A friend who opened Old Bank DVD down the block inspired Swayze to take the chance. And business hasn't been bad, she says. "The neighborhood is very into nonfiction, very literary authors and classics. Every imaginable classic, I sell out of," Swayze says. "Also architecture and the history of L.A. is huge -- anything about revival, or ruins or specific architectural design, they buy."

Swayze welcomes the foot traffic that will come when an old theater next door is converted to a rock club and a corner lot is turned into a dinner cabaret, but she's a little worried about the upwardly mobile new downtowners, that the edge -- that feel -- will be lost as downtown becomes more affluent, safe and homogenized.

Says Carol Schatz, executive director of the Central City Association, quoting from the most recent demographic surveys: "The vast majority of residents moving downtown are between 25 and 35 years old, with sizable disposable incomes, making $100,000 or more a year. And they are moving here because they want a cool, hip, nontraditional living experience."

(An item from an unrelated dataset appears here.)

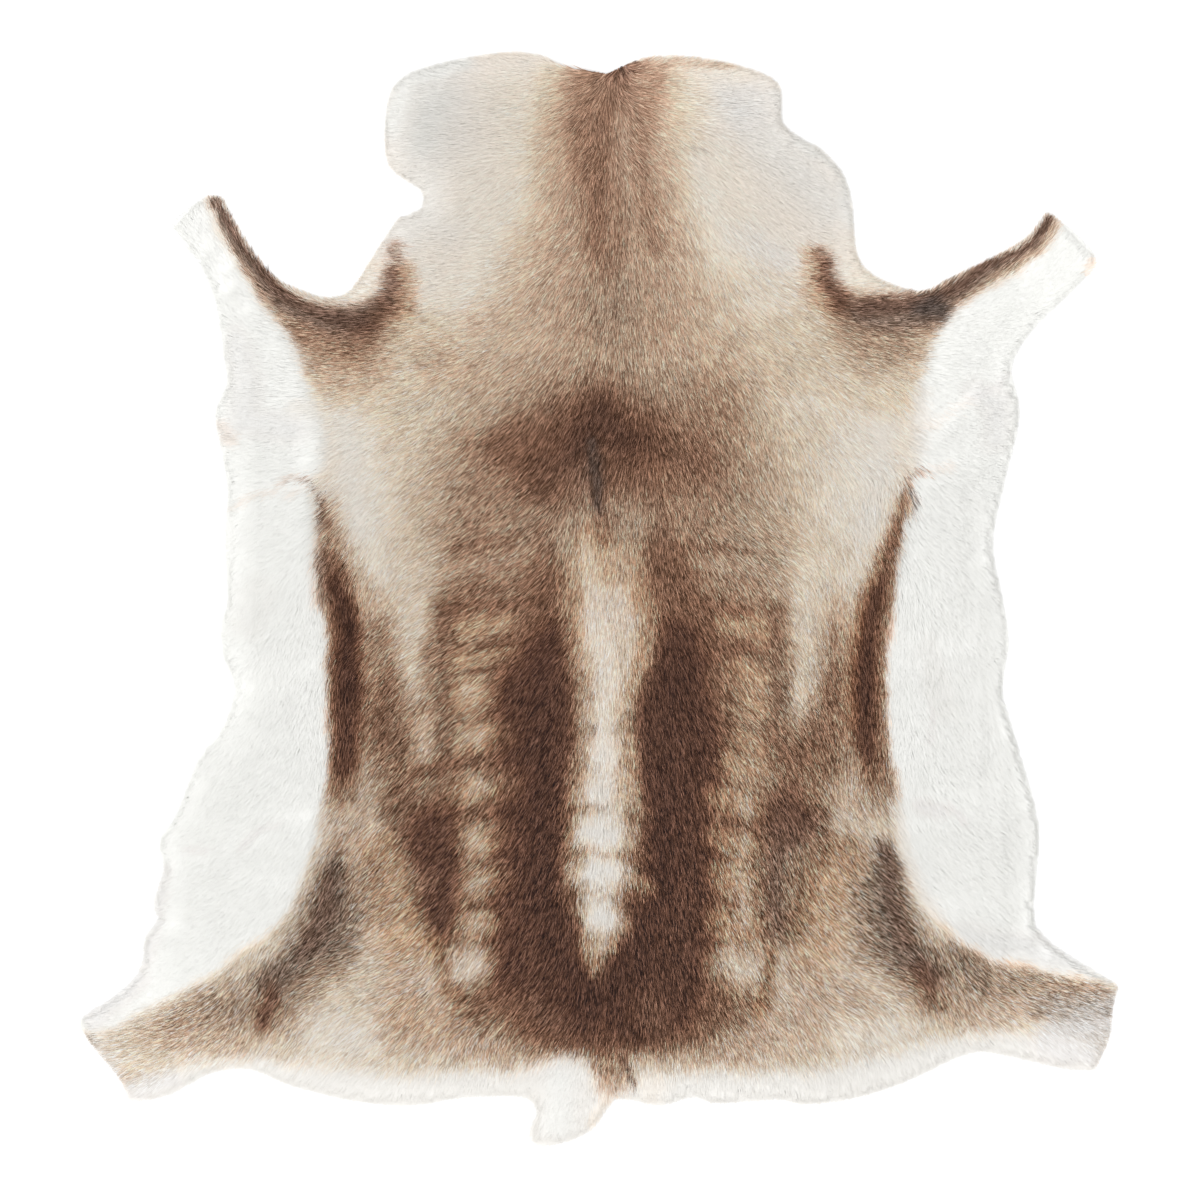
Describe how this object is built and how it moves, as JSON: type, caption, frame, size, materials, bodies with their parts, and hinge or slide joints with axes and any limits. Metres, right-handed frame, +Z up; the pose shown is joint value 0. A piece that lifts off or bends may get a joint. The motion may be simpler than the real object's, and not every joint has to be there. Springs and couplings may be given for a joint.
{
  "type": "reindeer hide",
  "caption": "Tanned reindeer hide laid flat with the hair side up, with neck, leg flaps, pale belly flaps and tail flap.",
  "frame": {"origin": "on the surface the hide lies on, under the middle of its bounding box", "axes": "+X across the hide, +Y along the back towards the neck, +Z up through the hair"},
  "size_m": [1.1406, 1.2002, 0.0249],
  "materials": {
    "coat": "matt lying hair",
    "skin": "matt suede"
  },
  "bodies": {
    "root": {"hide": "coat"}
  },
  "joints": []
}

"Everything is catering to them," Swayze says of the middle-class newcomers. "Will downtown look like Rodeo Drive in 10 years? Or will it look like it did in the '50s and '60s, when it was mom-and-pop places and people came down here and enjoyed themselves? Nobody really knows where it's going," she says. "I think we want a little bit of both."

And...

It is a fact that people who have lived downtown for just a couple of years are already talking with nostalgia about the old days. But it is also true that downtown L.A. has been so void of middle-class residents that the opening of a Ralphs supermarket in July (the first large grocery store here in 57 years) was hailed by Mayor Antonio Villaraigosa, who attended, as a "historical moment."